Alex
Alex

Reputation: 43

Unexpected behavior of simple VHDL circuit

What the cause of different delays of signals Q_VLD1 and Q_VLD2 in simulator? Result of simulation. Is it expected behaviour of simulator or not?

I use Xilinx Isim. There is the code and testbench for it:

entity assign_test is
    port(CLK   : in  STD_LOGIC;
         D_VLD : in  STD_LOGIC;
         Q_VLD1 : out STD_LOGIC;
         Q_VLD2 : out STD_LOGIC
    );
end assign_test;

architecture Behavioral of assign_test is
    signal D_VLD_i : std_logic;
    signal d_vld_dly1 : std_logic;
    signal d_vld_dly2 : std_logic;
begin
    D_VLD_i <= D_VLD;

    process (clk) is
    begin
        if rising_edge(clk) then
            d_vld_dly1 <= D_VLD;
            d_vld_dly2 <= D_VLD_i;
        end if;
    end process ;

    Q_VLD1 <= d_vld_dly1;
    Q_VLD2 <= d_vld_dly2;
end Behavioral;


ENTITY tb_assign_test IS
END tb_assign_test;
ARCHITECTURE behavior OF tb_assign_test IS 

    COMPONENT assign_test
    PORT(
         CLK : IN  std_logic;
         D_VLD : IN  std_logic;
         Q_VLD1 : OUT  std_logic;
         Q_VLD2 : OUT  std_logic
        );
    END COMPONENT;

   --Inputs
   signal CLK : std_logic := '0';
   signal D_VLD : std_logic := '0';
    --Outputs
   signal Q_VLD1 : std_logic;
   signal Q_VLD2 : std_logic;
   constant CLK_period : time := 10 ns;

BEGIN 
   uut: assign_test PORT MAP (
          CLK => CLK,
          D_VLD => D_VLD,
          Q_VLD1 => Q_VLD1,
          Q_VLD2 => Q_VLD2
        );

   CLK_process :process
   begin
        CLK <= '0';
        wait for CLK_period/2;
        CLK <= '1';
        wait for CLK_period/2;
   end process;

   stim_proc: process
   begin        
      wait for 100 ns;  
      wait for 5 ns;    
      wait for CLK_period*10;
      D_VLD <= '1';
      wait for CLK_period*3;
      D_VLD <= '0';
      wait;
   end process;
END;

Upvotes: 4

Views: 125

Answers (1)

Morten Zilmer
Morten Zilmer

Reputation: 15924

So if you look at the internal signals in the assign_test module, based on simulation time only, it may look as in figure below (d_vld_dly* is before assign to Q_VLD*).

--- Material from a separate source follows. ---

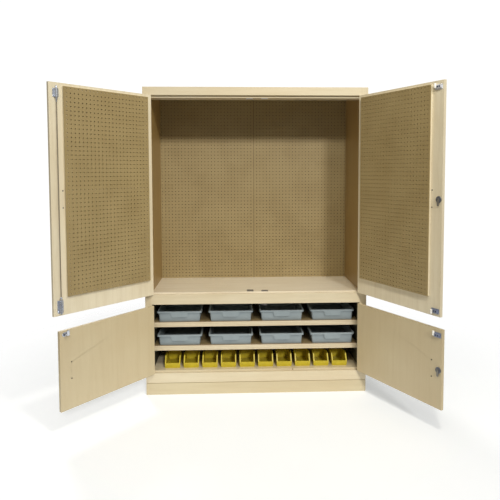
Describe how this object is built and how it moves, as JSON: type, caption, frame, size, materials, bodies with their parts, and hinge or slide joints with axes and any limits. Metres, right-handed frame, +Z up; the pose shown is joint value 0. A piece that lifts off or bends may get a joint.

enter image description here

But the figure is misleading, since that figure does not show the VHDL concept of delta delay. If the waveform is expanded to show delta delays (using ModelSim in this case), it looks like below.

enter image description here

So this reveals that the D_VLD_i <= D_VLD; in the assign_test actually delays the D_VLD_i a delta delay, whereby the new value is not seen at the clock until next rising clock edge.

The reason for this problem, is that the test bench does not generate input data as a cause of the clock, which would make data one delta delay after the clock, but independently and at the same simulation time and same delta delay as the clock.

The test bench can be updated to generate data as a cause of the clock, if wait for clock is changed from:

wait for CLK_period*10;

to:

for i in 1 to 10 loop
  wait until rising_edge(CLK);
end loop;

which will then give a waveform as:

enter image description here

So based on this, a rule for good test bench design is to generate stimuli the same way as generating data in synthesized modules, so the stimuli from the test bench is like data between modules in general, in order to get expected and reliable and test bench behavior.